I see you are in Vancouver so your tap water should already be very soft. No need to add r.o. or rain water.


----------



## Nes1983 (Mar 13, 2012)

Im in terrace bc its way up north 3 hrs from alaska lol im not sure if our water is hard or not. What would happen if i put them into the water with out making soft would they ajust to it?


----------



## josephl (Apr 21, 2010)

My opinion is that you are right in that the water quality should be really good and it can't hurt for it to be on par with what Discus keepers do. That's just changing water. 
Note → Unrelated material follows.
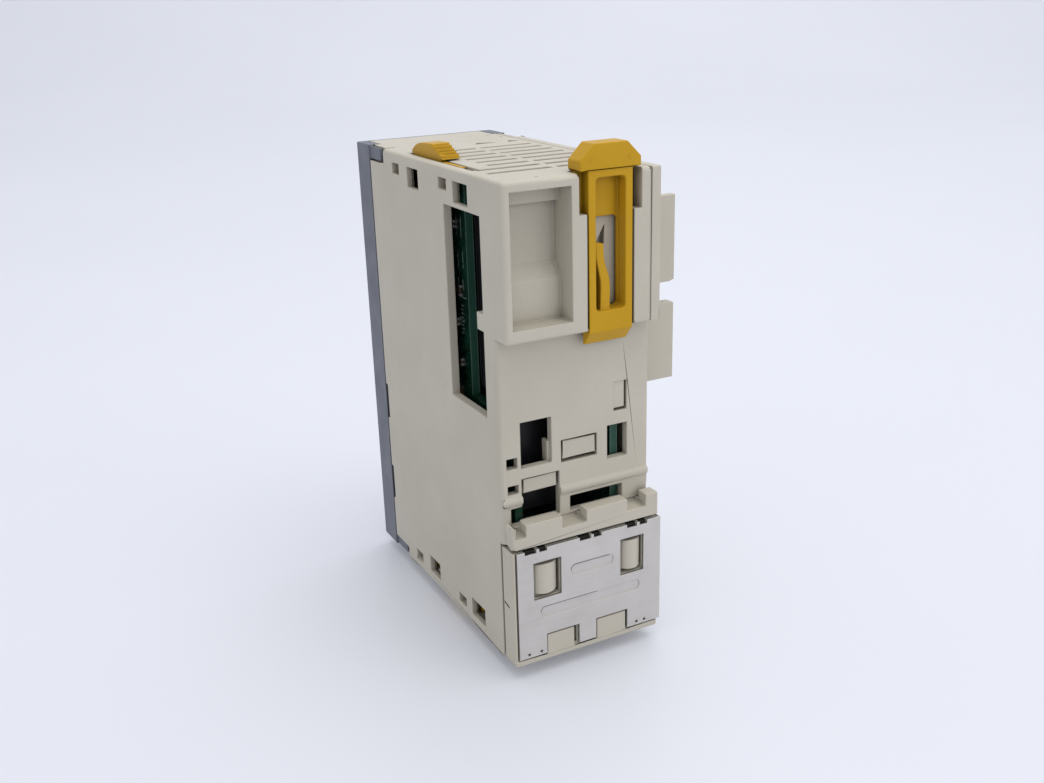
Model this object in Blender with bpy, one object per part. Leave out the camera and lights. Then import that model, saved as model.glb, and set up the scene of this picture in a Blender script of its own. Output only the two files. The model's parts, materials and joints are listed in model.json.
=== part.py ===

I don't think the water chemistry makes that much difference, which is what I think you are referring to when you are talking about adding rain water etc. With Vancouver water, I haven't found that I needed to do that at all for wild discus, wild angels or Altums. Vancouver tap water is just fine. With other fish, I find that adding a little sea salt, epsom salts or Equilibrum is more than enough to keep things stable

My experience of course, I am sure others will think otherwise


----------



## Nes1983 (Mar 13, 2012)

that would be great if i still lived in vancouver lol im not to sure i guess i will have to do more reasearch on it thanks tho


----------



## Adz1 (Apr 21, 2010)

while you are doing your reasearch check into your local water.....
and maybe change your location so others will not keep giving you the same feedback.


----------



## Nes1983 (Mar 13, 2012)

ok, thanks that was the only location that i can add that is the closest to me also i did add that i live in northern bc on my profile.


----------



## fishdragon (Nov 8, 2010)

Interesting your WC angel, is there any pic can share ?


Sent from my LT15a using Tapatalk


----------